*Work instructions*.
Reproduce the lines from the one bearing "obj.matrix_world = world" through the one bearing "bpy.data.objects.remove(obj)", inclusive. Copy them exactly; include no other line.

— BEGIN Source material —

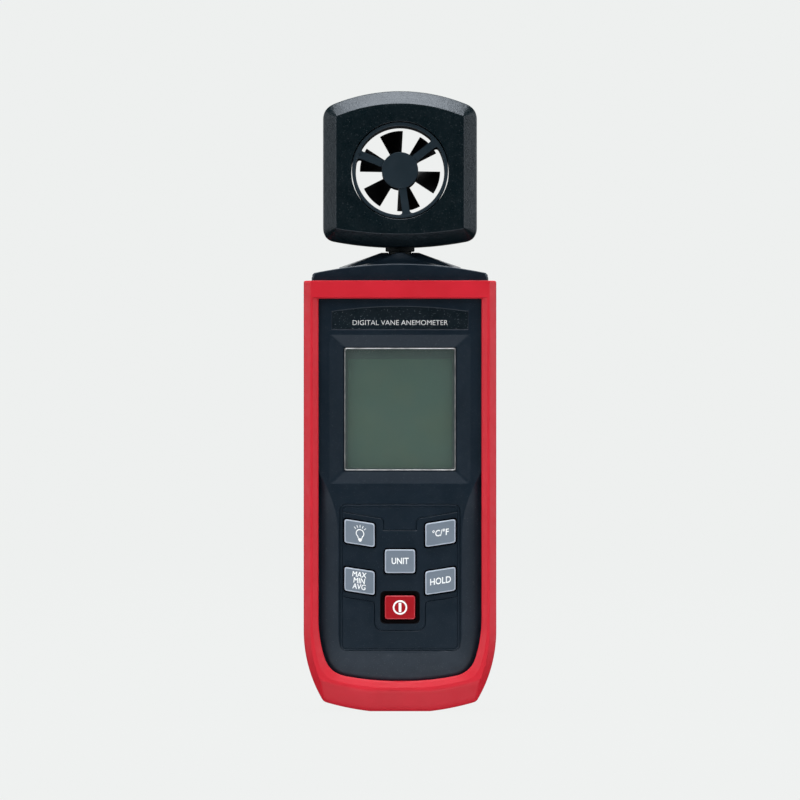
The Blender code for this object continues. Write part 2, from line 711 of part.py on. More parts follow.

— END Source material —
— BEGIN Source material —

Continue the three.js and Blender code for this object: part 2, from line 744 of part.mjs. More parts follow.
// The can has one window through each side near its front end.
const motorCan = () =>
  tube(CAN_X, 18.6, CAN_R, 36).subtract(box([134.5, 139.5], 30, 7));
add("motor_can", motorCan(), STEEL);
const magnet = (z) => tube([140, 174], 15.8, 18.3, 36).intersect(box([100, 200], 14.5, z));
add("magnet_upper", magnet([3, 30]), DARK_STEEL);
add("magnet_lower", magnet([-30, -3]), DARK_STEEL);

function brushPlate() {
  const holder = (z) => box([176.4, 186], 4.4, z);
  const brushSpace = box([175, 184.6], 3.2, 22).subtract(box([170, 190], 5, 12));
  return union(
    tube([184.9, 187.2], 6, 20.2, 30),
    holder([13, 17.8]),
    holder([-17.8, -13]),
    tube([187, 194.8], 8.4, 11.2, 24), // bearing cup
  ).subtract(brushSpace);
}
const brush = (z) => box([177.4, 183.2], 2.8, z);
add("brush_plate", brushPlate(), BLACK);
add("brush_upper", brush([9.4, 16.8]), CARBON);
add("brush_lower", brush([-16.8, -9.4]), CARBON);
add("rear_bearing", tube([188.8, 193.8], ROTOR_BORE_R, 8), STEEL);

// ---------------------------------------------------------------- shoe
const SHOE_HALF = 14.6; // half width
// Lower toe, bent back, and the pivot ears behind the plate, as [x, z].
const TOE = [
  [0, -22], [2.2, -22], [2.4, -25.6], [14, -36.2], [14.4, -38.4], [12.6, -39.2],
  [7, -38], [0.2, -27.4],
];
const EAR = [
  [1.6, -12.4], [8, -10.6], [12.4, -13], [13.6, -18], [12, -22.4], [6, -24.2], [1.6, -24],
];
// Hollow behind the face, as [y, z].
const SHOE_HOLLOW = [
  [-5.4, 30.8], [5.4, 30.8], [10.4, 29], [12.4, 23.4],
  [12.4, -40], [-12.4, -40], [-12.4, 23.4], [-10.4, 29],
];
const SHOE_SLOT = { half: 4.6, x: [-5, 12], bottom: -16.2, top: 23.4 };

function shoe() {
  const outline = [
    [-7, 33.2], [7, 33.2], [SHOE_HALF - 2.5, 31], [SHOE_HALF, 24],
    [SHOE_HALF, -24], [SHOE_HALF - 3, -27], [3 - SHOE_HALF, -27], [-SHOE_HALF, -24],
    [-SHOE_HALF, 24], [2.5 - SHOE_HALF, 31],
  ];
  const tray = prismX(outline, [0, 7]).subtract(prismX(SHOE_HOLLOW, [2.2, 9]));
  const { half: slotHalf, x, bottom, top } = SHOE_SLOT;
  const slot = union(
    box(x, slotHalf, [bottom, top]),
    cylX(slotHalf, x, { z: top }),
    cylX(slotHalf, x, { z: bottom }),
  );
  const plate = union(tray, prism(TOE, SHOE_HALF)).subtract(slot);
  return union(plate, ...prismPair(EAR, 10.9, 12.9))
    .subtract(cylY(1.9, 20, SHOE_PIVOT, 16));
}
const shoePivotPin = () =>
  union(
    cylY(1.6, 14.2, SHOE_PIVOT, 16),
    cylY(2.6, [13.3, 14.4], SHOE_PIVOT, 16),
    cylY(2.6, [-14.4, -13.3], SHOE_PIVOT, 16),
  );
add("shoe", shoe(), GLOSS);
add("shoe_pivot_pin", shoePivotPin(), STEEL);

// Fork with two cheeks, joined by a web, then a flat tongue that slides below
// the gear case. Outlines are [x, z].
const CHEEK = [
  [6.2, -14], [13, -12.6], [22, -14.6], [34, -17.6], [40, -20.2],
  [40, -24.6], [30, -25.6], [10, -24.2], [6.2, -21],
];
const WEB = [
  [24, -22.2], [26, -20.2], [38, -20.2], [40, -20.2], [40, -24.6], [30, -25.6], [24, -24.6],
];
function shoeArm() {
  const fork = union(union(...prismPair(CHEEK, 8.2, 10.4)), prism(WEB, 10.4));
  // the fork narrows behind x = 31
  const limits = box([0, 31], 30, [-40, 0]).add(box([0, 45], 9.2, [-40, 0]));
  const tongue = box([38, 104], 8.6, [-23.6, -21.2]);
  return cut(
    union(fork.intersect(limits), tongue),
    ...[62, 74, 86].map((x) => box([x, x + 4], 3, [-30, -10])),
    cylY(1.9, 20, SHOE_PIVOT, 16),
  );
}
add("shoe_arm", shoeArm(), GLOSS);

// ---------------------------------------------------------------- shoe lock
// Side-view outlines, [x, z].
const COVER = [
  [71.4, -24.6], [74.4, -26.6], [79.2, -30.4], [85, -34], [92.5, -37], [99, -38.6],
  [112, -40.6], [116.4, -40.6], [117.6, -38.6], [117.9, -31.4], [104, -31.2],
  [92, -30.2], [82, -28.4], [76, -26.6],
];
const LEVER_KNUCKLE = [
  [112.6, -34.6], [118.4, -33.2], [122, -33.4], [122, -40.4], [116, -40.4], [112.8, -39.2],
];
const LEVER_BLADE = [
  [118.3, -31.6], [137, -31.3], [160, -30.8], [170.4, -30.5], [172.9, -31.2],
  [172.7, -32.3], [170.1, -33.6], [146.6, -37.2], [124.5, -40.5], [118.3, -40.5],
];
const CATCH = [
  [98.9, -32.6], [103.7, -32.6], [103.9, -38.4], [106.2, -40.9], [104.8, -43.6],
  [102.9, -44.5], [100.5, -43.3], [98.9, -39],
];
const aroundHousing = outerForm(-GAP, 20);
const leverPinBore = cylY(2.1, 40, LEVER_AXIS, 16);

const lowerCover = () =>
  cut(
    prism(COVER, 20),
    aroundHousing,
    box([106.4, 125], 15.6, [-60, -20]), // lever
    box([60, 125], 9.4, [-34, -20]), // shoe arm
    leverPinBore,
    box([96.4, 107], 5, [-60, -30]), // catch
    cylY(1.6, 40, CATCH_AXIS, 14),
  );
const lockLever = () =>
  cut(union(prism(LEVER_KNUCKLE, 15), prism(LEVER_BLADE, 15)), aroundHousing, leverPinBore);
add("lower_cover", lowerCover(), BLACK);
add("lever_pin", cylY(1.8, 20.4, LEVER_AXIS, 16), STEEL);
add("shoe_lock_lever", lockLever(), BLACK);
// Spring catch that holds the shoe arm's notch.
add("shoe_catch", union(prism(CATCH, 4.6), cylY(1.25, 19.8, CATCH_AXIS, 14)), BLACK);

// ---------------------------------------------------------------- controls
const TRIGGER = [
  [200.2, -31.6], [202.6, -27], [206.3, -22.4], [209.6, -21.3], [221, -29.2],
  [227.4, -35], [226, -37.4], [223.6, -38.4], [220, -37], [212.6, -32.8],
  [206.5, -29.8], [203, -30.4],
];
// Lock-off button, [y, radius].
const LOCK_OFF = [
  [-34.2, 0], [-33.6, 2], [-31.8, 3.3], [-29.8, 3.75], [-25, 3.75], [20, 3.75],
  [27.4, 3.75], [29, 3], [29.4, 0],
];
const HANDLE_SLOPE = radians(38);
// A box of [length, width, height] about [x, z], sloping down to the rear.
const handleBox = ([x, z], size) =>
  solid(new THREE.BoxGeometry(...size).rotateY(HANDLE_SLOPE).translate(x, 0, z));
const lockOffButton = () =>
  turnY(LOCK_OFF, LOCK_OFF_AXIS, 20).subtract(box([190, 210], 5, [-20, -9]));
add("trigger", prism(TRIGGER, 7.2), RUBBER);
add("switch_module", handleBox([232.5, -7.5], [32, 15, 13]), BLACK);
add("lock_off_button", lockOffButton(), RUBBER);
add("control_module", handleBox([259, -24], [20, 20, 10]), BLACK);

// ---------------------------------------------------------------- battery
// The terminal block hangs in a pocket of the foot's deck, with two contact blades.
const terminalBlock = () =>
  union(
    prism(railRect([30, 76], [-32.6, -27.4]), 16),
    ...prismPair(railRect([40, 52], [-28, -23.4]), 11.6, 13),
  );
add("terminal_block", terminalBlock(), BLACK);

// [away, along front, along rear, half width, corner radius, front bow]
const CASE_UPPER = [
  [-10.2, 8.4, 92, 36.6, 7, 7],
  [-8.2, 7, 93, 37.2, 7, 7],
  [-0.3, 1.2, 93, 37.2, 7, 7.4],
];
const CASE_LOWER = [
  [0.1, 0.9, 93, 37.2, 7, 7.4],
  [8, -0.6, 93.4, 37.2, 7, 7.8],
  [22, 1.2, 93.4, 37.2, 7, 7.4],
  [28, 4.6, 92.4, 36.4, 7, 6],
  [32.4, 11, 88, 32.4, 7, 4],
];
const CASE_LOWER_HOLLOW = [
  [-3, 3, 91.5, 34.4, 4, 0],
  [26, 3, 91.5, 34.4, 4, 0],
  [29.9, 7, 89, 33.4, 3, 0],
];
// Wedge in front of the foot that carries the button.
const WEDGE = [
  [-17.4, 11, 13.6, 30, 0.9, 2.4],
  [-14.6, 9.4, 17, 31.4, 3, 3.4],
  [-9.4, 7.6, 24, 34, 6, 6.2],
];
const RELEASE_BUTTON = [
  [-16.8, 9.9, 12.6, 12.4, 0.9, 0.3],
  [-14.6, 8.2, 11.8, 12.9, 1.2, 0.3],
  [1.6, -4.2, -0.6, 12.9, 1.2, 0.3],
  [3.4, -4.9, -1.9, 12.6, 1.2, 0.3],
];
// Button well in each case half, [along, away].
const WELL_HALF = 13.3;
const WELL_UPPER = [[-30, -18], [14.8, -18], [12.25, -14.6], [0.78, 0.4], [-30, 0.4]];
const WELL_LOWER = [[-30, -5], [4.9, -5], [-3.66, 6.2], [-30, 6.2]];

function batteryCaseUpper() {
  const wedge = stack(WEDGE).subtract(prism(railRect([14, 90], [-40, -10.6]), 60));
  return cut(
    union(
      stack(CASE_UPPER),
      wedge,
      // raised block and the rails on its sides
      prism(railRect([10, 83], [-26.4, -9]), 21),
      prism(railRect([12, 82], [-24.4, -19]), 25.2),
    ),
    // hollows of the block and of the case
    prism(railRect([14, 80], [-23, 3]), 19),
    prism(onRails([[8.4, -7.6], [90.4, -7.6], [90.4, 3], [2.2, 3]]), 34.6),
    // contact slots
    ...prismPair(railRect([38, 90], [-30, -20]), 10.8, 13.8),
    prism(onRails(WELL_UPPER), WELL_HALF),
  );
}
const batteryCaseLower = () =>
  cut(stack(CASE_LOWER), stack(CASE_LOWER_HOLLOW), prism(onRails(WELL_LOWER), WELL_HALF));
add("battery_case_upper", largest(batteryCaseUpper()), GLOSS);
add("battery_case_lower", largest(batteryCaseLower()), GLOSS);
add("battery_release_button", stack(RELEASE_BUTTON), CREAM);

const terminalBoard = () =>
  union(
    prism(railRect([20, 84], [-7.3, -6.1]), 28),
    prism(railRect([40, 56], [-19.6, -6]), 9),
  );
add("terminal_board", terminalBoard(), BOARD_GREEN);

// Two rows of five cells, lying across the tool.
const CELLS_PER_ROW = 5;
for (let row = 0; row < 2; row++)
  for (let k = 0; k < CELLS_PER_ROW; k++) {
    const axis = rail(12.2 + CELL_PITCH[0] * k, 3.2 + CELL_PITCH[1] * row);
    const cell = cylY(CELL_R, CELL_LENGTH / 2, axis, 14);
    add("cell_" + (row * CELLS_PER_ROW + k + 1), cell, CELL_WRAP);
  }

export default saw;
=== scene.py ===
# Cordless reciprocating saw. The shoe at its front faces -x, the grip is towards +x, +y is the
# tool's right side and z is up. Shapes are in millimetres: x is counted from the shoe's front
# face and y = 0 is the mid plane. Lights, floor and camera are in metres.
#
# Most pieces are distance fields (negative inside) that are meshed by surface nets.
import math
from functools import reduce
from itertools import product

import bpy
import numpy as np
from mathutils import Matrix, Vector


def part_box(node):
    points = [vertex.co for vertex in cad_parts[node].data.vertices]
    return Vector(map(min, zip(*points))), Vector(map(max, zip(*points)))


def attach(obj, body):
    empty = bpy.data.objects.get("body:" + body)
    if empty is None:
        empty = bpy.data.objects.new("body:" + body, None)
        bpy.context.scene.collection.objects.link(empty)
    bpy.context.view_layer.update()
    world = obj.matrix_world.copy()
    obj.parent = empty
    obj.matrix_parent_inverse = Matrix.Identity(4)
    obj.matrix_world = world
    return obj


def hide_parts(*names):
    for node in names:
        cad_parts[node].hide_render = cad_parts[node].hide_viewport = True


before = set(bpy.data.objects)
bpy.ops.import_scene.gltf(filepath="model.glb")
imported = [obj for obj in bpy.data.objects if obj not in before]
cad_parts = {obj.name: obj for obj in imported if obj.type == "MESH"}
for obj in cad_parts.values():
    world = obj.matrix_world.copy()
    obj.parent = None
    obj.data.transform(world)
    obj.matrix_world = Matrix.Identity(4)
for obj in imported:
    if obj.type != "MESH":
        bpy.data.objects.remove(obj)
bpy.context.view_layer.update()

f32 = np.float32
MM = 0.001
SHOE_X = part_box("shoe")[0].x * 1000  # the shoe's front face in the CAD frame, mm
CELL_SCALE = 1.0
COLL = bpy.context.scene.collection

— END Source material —
— BEGIN Source material —

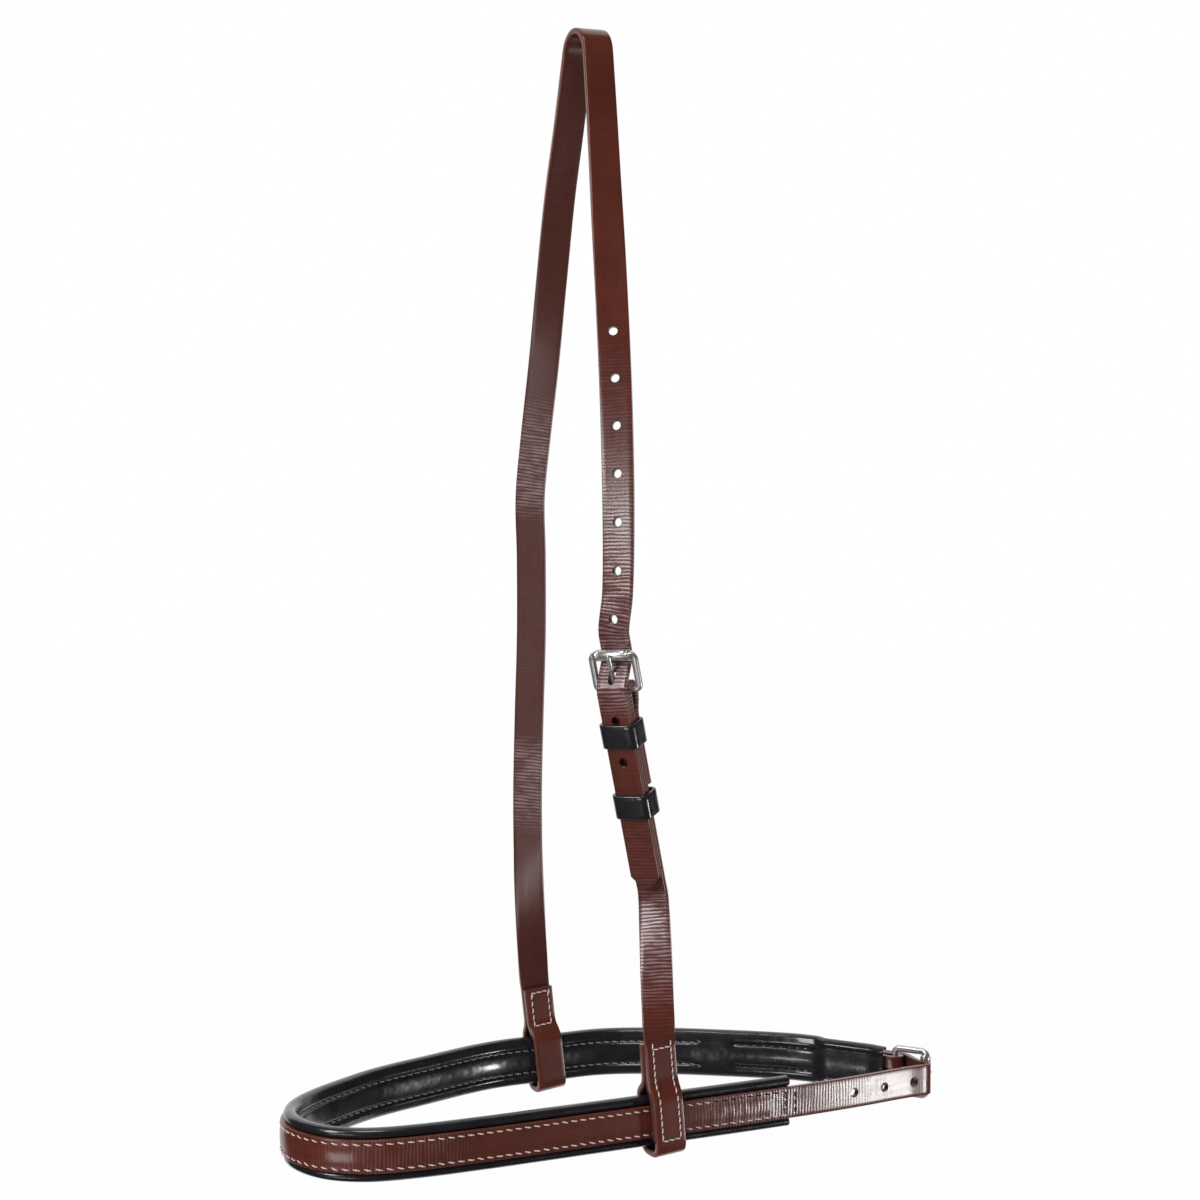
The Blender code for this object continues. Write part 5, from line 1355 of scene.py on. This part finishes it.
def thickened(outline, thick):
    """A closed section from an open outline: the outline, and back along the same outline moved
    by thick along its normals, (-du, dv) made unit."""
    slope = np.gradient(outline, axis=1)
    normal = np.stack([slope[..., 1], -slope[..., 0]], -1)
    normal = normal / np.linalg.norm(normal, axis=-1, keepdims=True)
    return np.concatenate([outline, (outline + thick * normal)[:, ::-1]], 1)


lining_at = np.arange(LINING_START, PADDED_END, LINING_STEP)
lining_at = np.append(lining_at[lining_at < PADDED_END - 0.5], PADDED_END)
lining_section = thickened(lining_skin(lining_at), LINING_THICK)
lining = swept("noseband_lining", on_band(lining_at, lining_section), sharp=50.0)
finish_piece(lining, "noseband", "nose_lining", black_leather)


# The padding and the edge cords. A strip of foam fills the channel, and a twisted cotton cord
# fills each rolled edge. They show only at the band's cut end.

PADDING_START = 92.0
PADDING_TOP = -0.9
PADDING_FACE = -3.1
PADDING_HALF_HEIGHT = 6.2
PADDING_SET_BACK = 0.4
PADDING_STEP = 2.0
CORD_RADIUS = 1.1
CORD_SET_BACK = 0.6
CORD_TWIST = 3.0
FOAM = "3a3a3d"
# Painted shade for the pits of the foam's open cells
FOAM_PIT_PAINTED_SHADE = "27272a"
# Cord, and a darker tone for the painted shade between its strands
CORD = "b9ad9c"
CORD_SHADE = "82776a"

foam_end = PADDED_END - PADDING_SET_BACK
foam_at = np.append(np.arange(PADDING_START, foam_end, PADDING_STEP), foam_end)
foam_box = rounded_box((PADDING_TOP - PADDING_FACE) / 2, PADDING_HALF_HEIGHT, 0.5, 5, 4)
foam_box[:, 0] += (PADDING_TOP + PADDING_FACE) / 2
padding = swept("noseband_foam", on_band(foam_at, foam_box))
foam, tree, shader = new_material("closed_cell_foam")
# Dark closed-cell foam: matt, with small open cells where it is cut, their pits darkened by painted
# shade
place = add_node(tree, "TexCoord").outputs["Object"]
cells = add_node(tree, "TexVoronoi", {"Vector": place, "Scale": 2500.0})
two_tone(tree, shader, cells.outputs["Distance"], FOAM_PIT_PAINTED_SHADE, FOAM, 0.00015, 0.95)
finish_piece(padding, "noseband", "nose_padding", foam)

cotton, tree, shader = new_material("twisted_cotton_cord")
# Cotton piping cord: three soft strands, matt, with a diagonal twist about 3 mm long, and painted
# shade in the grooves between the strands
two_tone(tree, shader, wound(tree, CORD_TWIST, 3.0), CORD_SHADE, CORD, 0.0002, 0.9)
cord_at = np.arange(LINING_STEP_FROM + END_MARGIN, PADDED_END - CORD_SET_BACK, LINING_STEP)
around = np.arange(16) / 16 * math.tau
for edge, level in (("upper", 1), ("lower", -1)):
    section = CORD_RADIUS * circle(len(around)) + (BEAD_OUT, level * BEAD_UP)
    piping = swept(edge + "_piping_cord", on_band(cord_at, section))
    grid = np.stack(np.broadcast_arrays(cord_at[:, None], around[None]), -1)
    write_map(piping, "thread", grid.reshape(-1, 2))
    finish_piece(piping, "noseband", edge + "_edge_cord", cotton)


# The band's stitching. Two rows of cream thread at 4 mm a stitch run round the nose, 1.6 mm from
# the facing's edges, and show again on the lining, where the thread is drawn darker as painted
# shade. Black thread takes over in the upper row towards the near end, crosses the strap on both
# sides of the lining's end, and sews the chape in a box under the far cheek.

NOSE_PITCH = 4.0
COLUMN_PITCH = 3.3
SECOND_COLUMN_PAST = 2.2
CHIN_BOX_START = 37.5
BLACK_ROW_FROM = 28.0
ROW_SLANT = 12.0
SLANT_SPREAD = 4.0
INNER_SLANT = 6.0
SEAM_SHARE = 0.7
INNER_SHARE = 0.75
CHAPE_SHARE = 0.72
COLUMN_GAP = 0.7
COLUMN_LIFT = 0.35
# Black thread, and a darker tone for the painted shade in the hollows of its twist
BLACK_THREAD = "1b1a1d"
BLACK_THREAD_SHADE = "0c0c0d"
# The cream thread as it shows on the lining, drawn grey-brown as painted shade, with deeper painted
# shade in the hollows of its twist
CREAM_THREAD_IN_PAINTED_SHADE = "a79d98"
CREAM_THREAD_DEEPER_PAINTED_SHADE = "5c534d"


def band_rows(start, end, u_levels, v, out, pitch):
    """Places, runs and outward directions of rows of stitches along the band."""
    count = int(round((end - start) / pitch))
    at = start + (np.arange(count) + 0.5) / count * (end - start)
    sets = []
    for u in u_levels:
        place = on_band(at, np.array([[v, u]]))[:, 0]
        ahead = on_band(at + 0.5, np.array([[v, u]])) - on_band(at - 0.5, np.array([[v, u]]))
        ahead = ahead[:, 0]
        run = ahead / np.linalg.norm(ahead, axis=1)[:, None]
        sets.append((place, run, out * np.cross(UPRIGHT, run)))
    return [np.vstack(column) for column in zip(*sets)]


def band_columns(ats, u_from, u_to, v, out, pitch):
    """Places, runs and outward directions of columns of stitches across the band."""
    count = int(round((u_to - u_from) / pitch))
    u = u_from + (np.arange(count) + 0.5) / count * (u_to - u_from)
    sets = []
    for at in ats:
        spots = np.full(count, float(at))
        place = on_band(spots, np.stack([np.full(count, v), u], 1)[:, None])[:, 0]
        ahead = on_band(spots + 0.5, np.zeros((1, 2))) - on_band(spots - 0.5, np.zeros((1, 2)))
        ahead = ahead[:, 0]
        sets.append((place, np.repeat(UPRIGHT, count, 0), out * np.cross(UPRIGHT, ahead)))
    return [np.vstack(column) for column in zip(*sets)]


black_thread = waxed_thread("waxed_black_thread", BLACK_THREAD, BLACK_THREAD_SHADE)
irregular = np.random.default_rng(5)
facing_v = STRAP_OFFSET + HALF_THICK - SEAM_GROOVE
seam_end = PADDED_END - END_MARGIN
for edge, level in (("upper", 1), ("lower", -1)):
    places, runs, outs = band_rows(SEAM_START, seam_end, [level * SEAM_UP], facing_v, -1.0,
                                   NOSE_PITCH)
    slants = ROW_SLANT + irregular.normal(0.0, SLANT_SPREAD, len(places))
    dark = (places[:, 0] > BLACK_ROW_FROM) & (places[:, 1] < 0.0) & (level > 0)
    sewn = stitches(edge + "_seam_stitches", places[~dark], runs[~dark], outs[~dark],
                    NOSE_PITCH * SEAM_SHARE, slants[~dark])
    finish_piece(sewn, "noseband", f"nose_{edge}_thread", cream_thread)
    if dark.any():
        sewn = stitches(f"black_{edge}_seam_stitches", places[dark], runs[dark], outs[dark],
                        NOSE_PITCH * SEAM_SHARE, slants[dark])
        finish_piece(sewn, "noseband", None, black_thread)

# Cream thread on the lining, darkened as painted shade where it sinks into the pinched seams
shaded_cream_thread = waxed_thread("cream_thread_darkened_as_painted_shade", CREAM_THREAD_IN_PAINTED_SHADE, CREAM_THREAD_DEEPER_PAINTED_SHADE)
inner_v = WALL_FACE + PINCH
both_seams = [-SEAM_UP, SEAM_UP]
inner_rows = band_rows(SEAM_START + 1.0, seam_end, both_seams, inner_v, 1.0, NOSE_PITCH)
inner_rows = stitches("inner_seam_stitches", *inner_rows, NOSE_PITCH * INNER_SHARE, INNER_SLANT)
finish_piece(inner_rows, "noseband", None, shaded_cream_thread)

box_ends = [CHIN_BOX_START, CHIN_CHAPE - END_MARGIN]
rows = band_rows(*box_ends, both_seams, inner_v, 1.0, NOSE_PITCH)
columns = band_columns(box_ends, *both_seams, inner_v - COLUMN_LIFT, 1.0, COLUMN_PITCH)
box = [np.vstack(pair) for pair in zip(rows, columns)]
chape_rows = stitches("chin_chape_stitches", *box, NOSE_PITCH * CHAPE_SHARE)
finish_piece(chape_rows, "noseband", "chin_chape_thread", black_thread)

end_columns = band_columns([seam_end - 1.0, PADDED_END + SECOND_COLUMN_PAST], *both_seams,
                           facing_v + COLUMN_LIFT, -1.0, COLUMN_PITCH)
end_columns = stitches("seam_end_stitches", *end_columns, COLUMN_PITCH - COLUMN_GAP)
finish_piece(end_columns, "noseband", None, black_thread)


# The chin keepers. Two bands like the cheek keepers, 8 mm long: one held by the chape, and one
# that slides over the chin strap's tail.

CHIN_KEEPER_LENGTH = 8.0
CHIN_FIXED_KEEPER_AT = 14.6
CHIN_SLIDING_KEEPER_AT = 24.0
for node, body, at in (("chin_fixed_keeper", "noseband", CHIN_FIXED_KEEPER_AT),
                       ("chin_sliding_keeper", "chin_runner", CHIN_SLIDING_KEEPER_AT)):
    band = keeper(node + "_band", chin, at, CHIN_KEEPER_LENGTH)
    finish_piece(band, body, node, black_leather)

— END Source material —

*Correct answer*.
    obj.matrix_world = world
    return obj


def hide_parts(*names):
    for node in names:
        cad_parts[node].hide_render = cad_parts[node].hide_viewport = True


before = set(bpy.data.objects)
bpy.ops.import_scene.gltf(filepath="model.glb")
imported = [obj for obj in bpy.data.objects if obj not in before]
cad_parts = {obj.name: obj for obj in imported if obj.type == "MESH"}
for obj in cad_parts.values():
    world = obj.matrix_world.copy()
    obj.parent = None
    obj.data.transform(world)
    obj.matrix_world = Matrix.Identity(4)
for obj in imported:
    if obj.type != "MESH":
        bpy.data.objects.remove(obj)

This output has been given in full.